Jethro Tull & His Fabulous Tool
According to the critics in England, Jethro Tull is the new super-duper group, the successor of Cream, “the most unusual group on the British scene.”
According to its record company, Jethro Tull is a jazz-group that “often appears as old men — shaggy hair and beards powdered with white, lines of makeup on their faces …” And Jethro Tull, so the company’s story goes, invented the plough and lived to write a book about it.
According to Ian Anderson, flutist and lead singer of the group, all of the above is not a silly milli-particle less than “absolute bullshit.”
Jethro Tull, to take the most inconsequential inaccuracy first, was an 18th Century musician who invented the seed drill, made out of, among other things, an old organ pedal.

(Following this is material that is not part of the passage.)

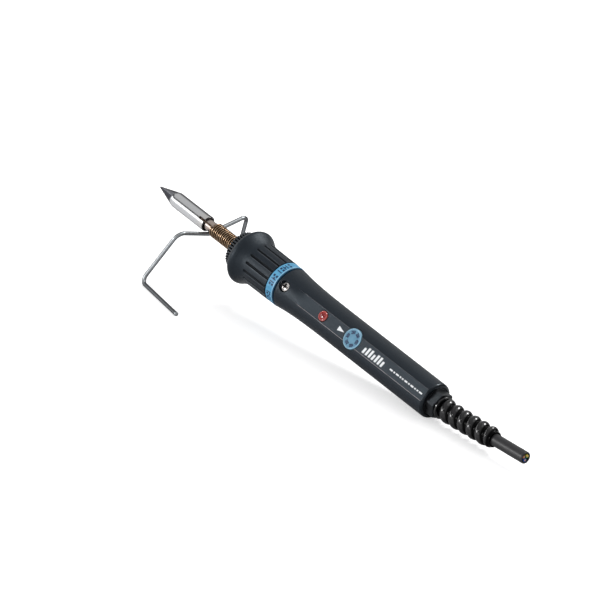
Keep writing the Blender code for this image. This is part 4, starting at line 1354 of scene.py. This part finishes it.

Today, Jethro Tull is a quartet of young men (all around 21 or 22) from North England (Blackpool and there-abouts) who combine guitar, drums, mouth harp and flute into a frenetic but rather primitive blues-rock sound. They have never appeared as “old men” in public (except in publicity stills and on their LP cover).
Formed a year ago, the band took a mere eight months to climb aboard the British charts. The boys did it by spending those eight months criss-crossing England and hitting “all the small clubs.”

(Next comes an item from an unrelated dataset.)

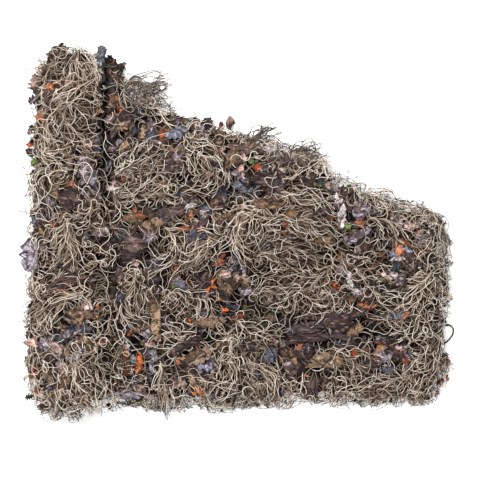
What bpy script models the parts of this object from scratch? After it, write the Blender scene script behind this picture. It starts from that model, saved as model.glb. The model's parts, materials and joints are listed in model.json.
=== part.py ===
"""Camouflage net, folded flat: knotted netting covered with yarn tufts and leaf-cut cloth.

The netting is one sheet. Its top right corner is turned under along a diagonal, and its left
side is folded over and back, so a strip of three layers stands along the left. The yarn is a
lumpy slab on each layer that shows, with locks at its rim. Leaf-cut pieces and strips of cloth
lie on the yarn. The part lies on z = 0 with its origin under the middle of its box, and every
size below is in millimetres.
"""

import math
import random

import bmesh
import bpy
from mathutils import Matrix, Vector, noise
from mathutils.bvhtree import BVHTree
from mathutils.geometry import delaunay_2d_cdt

METRES_PER_MM = 0.001
REST_GAP = 0.3            # clear space left between pieces that touch
SEED = 1917

# ---- netting -------------------------------------------------------------
NET_THICK = 2.5
RIB = 5.0                 # width of a net rib
CELLS_ACROSS, PITCH_ACROSS = 15, 55.2
CELLS_UP, PITCH_UP = 9, 56.8
NET_RIGHT = 310.0
NET_HALF_UP = (CELLS_UP * PITCH_UP + RIB) / 2
MAIN_MID = 5.75           # height of the spread layer's middle plane
TURN_X = -290.0           # where the spread layer turns up at the left
TURN_R = 21.0             # first turn, round the yarn inside the fold
BACK_RUN = 68.0           # run of the middle layer, back to the right
CREASE_R = 4.0            # second turn, bare netting against netting
HEM_START = Vector((-269.0, 258.0))    # the diagonal crease, top left to right
HEM_END = Vector((310.0, -31.5))
HEM_R = (MAIN_MID - NET_THICK / 2) / 2
HEM_Z = MAIN_MID - HEM_R
TURN_STEPS, CREASE_STEPS, HEM_STEPS = 5, 2, 2

TURN_RUN = NET_RIGHT - TURN_X
TURN_ARC = math.pi * TURN_R
CREASE_ARC = math.pi * CREASE_R
HEM_ARC = math.pi * HEM_R
BACK_MID = MAIN_MID + 2 * TURN_R
TOP_MID = BACK_MID + 2 * CREASE_R

# ---- yarn slabs ----------------------------------------------------------
MAIN_BOTTOM = MAIN_MID + NET_THICK / 2 + REST_GAP
STRIP_BOTTOM = TOP_MID + NET_THICK / 2 + REST_GAP
UNDER_STRIP_TOP = BACK_MID - NET_THICK / 2 - REST_GAP
STRIP_EDGE_X = -213.0     # right of this the main slab is free to rise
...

“We just played what we knew would be accepted,” said Anderson. “In other worlds, just blues. They we started writing our own songs and shoving them in, and they were accepted, too.”
An album This Was, comprised mostly of “accepted” original tunes plus one Roland Kirk composition, was put together. The band (there’s Anderson; guitarist Mick Abrahams; bassist Glenn Cornick, and drummer Clive Bunker) donned the old-men getup for kicks, to complement the dogs on the proposed album cover photo. And Jethro Tull was ready to plough.

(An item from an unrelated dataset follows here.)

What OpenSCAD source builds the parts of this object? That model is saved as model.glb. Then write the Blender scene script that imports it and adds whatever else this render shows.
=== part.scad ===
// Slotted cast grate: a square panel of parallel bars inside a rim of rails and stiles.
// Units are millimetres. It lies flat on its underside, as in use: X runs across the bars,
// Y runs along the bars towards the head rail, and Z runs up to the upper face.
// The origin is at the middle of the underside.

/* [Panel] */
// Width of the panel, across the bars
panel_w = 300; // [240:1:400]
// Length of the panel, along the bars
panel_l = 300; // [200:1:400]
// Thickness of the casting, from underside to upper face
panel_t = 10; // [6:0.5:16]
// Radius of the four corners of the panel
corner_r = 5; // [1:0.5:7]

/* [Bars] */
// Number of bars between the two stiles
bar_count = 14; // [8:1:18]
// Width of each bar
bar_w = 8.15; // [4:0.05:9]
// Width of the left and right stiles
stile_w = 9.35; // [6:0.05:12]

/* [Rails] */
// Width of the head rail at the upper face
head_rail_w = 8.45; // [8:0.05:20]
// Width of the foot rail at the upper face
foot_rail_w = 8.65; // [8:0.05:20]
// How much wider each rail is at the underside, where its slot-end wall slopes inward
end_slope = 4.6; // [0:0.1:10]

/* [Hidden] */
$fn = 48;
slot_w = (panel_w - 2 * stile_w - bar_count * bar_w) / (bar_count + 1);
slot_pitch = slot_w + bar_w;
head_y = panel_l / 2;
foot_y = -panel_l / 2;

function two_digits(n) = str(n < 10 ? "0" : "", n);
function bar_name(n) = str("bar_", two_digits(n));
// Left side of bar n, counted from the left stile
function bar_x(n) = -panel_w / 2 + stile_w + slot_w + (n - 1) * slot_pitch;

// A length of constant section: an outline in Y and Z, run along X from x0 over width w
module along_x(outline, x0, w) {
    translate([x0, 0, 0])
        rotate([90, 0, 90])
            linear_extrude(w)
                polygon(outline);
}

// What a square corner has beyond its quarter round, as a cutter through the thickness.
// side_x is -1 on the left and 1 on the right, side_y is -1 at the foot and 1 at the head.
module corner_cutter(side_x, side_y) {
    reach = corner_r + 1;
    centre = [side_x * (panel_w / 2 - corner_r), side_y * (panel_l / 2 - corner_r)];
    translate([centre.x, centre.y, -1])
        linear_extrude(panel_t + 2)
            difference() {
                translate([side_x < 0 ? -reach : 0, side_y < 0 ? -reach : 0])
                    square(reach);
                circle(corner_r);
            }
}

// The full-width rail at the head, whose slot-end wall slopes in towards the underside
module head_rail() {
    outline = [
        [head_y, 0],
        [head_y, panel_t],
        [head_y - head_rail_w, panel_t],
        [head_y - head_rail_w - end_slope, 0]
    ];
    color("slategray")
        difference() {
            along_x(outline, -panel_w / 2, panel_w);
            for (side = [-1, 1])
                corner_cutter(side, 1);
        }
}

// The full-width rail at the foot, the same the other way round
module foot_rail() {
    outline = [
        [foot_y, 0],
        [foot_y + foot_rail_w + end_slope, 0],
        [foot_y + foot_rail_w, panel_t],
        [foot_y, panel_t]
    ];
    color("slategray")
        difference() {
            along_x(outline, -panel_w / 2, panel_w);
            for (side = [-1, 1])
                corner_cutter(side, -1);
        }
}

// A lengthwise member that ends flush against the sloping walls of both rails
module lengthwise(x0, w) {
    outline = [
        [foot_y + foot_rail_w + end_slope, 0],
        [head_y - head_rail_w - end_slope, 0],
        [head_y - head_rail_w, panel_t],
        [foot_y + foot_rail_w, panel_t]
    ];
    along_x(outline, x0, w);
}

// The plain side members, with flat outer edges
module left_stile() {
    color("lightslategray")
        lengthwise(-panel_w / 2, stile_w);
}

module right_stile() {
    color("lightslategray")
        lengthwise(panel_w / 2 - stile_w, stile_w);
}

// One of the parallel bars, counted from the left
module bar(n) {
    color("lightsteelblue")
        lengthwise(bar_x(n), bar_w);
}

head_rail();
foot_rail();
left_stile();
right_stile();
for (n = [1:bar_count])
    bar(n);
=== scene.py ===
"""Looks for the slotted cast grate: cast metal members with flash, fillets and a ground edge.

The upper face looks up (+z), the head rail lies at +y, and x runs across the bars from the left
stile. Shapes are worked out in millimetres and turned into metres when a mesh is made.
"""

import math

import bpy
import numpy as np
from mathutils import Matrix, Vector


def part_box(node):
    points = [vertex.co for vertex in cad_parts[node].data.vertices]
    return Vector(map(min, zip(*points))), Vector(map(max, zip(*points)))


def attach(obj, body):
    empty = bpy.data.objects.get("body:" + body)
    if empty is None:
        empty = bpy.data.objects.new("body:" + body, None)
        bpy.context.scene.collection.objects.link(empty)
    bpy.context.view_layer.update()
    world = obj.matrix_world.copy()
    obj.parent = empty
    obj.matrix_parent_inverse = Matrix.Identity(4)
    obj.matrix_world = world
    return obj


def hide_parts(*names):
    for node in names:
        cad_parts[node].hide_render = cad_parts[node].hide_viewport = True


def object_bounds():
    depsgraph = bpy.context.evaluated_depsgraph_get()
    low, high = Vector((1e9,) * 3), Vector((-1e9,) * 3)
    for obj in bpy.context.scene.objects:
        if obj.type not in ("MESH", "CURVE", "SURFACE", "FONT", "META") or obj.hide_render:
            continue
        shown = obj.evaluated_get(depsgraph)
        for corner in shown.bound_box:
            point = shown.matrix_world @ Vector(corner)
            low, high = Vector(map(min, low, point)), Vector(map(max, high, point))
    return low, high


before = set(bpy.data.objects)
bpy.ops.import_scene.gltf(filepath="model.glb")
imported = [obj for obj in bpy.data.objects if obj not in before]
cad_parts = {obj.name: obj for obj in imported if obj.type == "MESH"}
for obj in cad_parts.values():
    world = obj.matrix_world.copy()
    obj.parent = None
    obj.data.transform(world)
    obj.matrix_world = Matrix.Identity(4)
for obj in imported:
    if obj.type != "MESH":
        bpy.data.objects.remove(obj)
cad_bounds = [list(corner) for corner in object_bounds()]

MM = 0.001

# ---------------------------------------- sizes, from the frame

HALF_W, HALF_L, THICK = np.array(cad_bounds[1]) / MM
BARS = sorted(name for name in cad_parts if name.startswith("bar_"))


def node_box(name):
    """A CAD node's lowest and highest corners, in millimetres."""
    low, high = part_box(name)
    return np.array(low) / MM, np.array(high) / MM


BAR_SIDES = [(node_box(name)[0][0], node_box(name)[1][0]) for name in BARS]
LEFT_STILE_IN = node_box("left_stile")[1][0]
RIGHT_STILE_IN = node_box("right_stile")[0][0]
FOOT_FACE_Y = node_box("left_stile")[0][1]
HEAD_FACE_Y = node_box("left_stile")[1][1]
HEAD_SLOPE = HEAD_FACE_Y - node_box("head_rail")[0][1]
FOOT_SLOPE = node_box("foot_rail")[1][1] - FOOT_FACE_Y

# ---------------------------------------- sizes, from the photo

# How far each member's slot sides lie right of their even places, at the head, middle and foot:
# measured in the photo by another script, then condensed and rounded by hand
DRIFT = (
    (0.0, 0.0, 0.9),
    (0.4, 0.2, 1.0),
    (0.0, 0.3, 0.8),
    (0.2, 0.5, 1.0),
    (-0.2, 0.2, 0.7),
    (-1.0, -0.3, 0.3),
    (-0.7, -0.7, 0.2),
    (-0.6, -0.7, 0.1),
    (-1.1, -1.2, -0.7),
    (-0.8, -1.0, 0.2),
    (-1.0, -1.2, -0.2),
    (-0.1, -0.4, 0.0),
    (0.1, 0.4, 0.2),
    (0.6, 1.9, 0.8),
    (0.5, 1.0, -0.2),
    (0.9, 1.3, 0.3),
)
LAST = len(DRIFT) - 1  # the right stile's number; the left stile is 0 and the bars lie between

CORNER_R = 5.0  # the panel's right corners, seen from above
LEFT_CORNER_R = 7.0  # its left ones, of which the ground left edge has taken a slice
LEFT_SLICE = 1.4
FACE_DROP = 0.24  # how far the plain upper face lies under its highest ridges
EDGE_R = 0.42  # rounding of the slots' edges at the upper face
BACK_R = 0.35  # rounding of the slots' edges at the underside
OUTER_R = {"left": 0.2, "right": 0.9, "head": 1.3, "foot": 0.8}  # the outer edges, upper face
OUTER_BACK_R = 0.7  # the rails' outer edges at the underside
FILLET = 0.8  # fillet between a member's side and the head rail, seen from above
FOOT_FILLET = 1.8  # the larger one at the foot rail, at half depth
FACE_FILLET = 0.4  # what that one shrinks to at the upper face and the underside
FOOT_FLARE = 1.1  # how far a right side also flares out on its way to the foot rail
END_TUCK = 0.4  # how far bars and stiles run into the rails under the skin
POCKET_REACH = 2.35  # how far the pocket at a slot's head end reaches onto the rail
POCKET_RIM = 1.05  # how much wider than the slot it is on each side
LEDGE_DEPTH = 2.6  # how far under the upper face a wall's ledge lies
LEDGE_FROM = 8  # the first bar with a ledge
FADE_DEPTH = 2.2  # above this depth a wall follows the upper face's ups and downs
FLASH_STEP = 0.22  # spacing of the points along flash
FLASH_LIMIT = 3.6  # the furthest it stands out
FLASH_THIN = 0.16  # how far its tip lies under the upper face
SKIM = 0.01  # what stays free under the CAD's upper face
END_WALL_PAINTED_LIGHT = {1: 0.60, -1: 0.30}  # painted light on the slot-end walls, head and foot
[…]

By then, the band’s self-composed, lighter pieces, incorporating Anderson’s flute, were being called jazz.
“People were all thinking we were like 30 years old, eccentric nut cases because I like to jump around the stage. So here we were ‘old men playing jazz-rock.'”
Anderson, a quiet, Zappa-haired young man who owns two pairs of pocketless trousers and carries his valuables in a cord-strung leather pouch, swears that none of the group has any jazz background. Anderson knew Cornick in Blackpool, where the two played semi professionally for a short time. They roamed down to London with the intention of going professional. There they met drummer Clive Bunker, added a guitarist, and began looking for work.
Jethro Tull had what Anderson called “a six month period of natural growth, where we scrounged just enough to make a living.” Still, the band moved fast, finding co-managers in Terry Ellis and Chris Wright (who also manage Ten Years After) and landing a spot in the Sunbury Jazz and Blues Festival. From there the critics took over. And while the group, Anderson says, established itself without the benefit of promotional splash in England, hype’s slick menstruum has been preceding Jethro Tull at every point on its current American debut tour.
The band just may survive the publicity. When the rumblings about Jethro Tull being the “new wave of Jazz musicians” first cropped up, says Anderson, “we thought it was great fun. And I don’t mind when people compare my flute playing with Roland Kirk’s or a number of flutists. The only people it probably annoys are jazz musicians and jazz fans.”
At any rate, Jethro Tull’s inadvertant jazz will meet up with the real thing on the Fourth of July when the band appears at the Newport Jazz Festival. Among the other musicians slated to be there: Roland Kirk.